Sunday, March 22, 2009

It's a big world after all.

So lately i've been really outdoorsy, i have spent the last few days running, practicing lacrosse, and biking. It feels good to be out there, and not constrained indoors. I think that was what humans were meant to do, but somewhere along the history of people the computer was made, now it's an ongoing battle between computer vs nature. I find myself fighting that same battle, somedays i want to go outside but as i'm about to go something interesting pops up on my computer, like a new song or funny videos, and yet again i find myself sitting in front of a computer screen. I went to my brothers scrimmage this saturday, and ever since then i just want to make sure he isnt a sub anymore, not that there is anything wrong with that, i just want him to start and be good at lacrosse.

What's been on my mind lately, well even though school is almost over, and that im about to graduate i still find myself thinking that im off to a really slow start. I think about my past experiences, like having no job, or not have a car, or not join any organizations. I look at some of my friends and i see that they are already accepted to college, study abroad, and are leaders of prestigious groups, and then i look in the mirror and all i see is a boy who screwed up. I really wish i could have been more of an achiever when i was younger, but time spent wishing is time wasted. So i can't wish for that, i just have to make up for it now, no matter how hard the struggle.

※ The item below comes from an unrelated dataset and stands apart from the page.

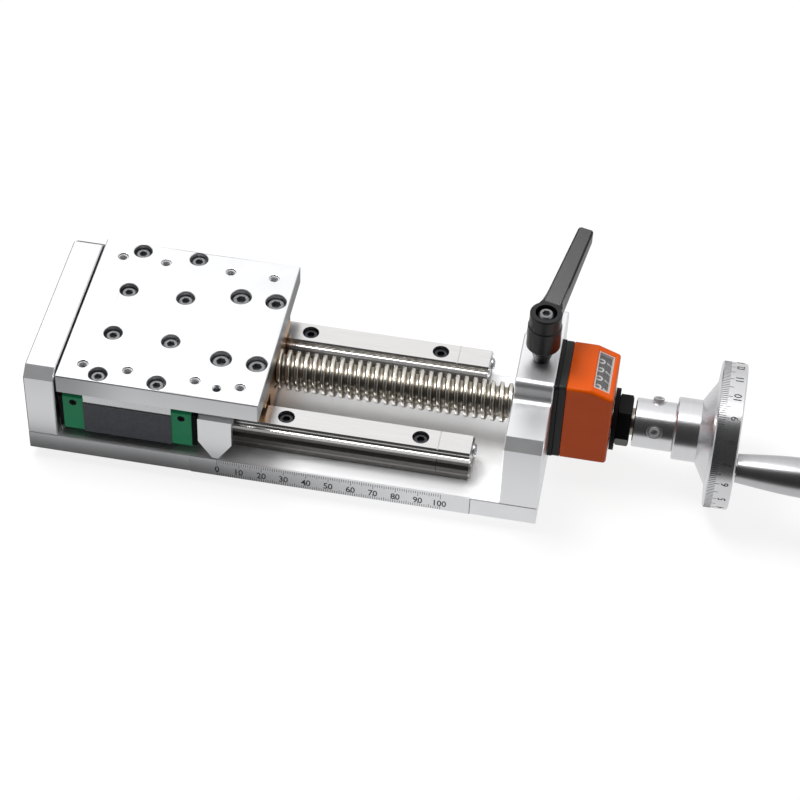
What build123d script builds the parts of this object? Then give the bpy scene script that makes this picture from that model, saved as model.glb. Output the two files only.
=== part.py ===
from build123d import *
from math import atan2, cos, radians, sin, tan
import os

# Manual cross slide module: a screw-driven table on two profile rails, with a
# handwheel, a position counter and a clamp lever. Millimetres.
# +X runs along the travel towards the handwheel, +Y to the back and +Z up. The origin
# is the middle of the base plate's bottom face. The table stands at the scale's zero.

# Base plate
base_length = 228.0
base_width = 90.0
base_thick = 10.0
base_edge = 0.3
scale_length = 125.0
scale_thick = 0.5
scale_lead = 12.0           # from the strip's left end to the zero mark
zero_shift = 0.8            # from the pointer's middle to the zero mark
mount_spacing_x = 170.0
mount_spacing_y = 60.0
mount_core = 5.0            # core of an M6 thread, cut from below
mount_depth = 8.0

# End blocks
block_height = 38.0
left_block_thick = 13.5
right_block_thick = 17.0
shoulder_chamfer_y = 5.0
shoulder_chamfer_z = 4.0
raise_height = 9.0
raise_half_width = 16.6
raise_fillet = 3.5
block_edge = 0.5
block_screw = 5.0
block_screw_length = 16.0
block_screw_y = 32.0
block_bore_depth = 5.5

# Drive screw and its bearings
screw_height = 16.6         # above the base plate's top face
screw_diameter = 18.0
screw_core = 13.5            # diameter at the bottom of the thread
screw_pitch = 4.0
screw_crest = 1.46           # width of the thread's crest
screw_flank = 15.0           # lean of the thread's flanks
screw_end_gap = 1.0
screw_shoulder = 14.0
journal = 12.0
journal_reach = 2.5         # past the left bearing
bearing_outer = 21.0
bearing_width = 5.0
bearing_ring = 1.3          # thickness of each ring
ball_diameter = 2.4
ball_gap = 0.05
ball_count = 8
web_bore = 17.0
spacer_diameter = 16.0
left_relief = 4.0

# Rails
rail_width = 15.0
rail_height = 15.0
rail_crown = 10.8           # width of the flat top
rail_groove_bottom = 12.4   # upper ball groove's lower end, above the rail's foot
rail_groove_dip = 0.45
rail_crown_edge = 0.65
rail_waist_width = 12.4
rail_waist_top = 10.9
rail_waist_bottom = 6.0
rail_waist_lean = 1.5
rail_foot_edge = 0.5
rail_length = 167.5
rail_left_gap = 0.5
rail_pitch = 60.0
rail_hole_count = 3
rail_last_hole = 8.4        # from the last hole to the rail's right end
rail_end_length = 15.0
rail_joint_edge = 0.25
rail_end_edge = 0.8
rail_bore = 7.5
rail_bore_depth = 5.3
rail_screw = 4.0
rail_screw_length = 16.0
end_screw = 3.0
end_screw_length = 8.0
end_screw_height = 12.0     # above the base plate's top face
end_screw_head = 6.0
end_screw_head_thick = 1.7

# Carriages
stack_height = 28.0         # from the base plate's top face to the table's underside
carriage_side_gap = 1.0     # to the table's side
carriage_screw_gap = 1.0    # to the drive screw
carriage_under = 4.3
carriage_inset = 0.3        # from the table's left end to the seals
carriage_nut_gap = 1.3      # from the seals to the drive nut
carriage_band = 6.0         # height of the ground band below the top face
carriage_band_inset = 0.6
carriage_edge = 0.5
carriage_cap = 9.1
carriage_seal = 1.9
carriage_hole_edge_x = 6.7  # from the body's end to its screws
carriage_hole_edge_y = 4.0
carriage_clearance = 0.35
cap_inset = 0.4
cap_top_drop = 2.4
cap_edge = 1.0
cap_clearance = 0.6
cap_port = 2.8
cap_port_depth = 2.5
cap_port_drop = 6.5
seal_inset = 0.8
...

I honestly don't know who my friends are. Like i thought i did, but i was way off. Lately i've been seeing them as growing up and such, but lately after reading a blog, they are still hormone driven teenagers. Scoping out any chance to have instant gratification. I know it's judgemental of me, but i can't help feel out of place, knowing that the friends i knew from freshman year change so much. And sometimes it's not even good change. Guess you really never know somebody huh? I think that's something that teenagers lack, the action of thinking about what they are doing before actually doing it. Missing the point of, what will happen if i do this, what are the consequences?, but no, skip the worry just have fun, is the policy to teenagerdom.

I guess my honest feelings right now, is that this world is very dirty. Government dirty, people dirty, speech dirty. There is a lot of dirt in this world. And it's pretty hard to stay clean but i congratulate those have have stayed clean from the dirt, i bet it's a really hard struggle.

Wells, uhh some last year someone got forced to kiss someone, and i just remembered that. idk, i guess it's just one of those things you look back at and ponder what were the consequences of that action.

I took today to try cooking some stuff. I made salsa, which i haven't sampled yet but hope to tommorow. I want to see what my first batch results' will bring.

It's been ages, since i have had the chance to hang out with my girlfriend. And frankly i'm sick of it. Sorry, but that's the truth. I hate not being able to see her, or not being able to spend as much time as we did in summer. I'm relieved that we have that time between your softball practices though.

I need new songs on this blog. I want to learn more about computers. Actually i want to learn more about life. I want to learn about this world, and the things on it.

I dont usually count down to my birthday, because for the past 17 years in my life it was just another day that made me older, but i feel like this year something life changing will happen. So 9 more days till that day.

Random Thought: I guess for a majority of guys, seeing 2 girls kiss is a turn on, but not so much for me.


It's been days, and i miss chau like insanely much.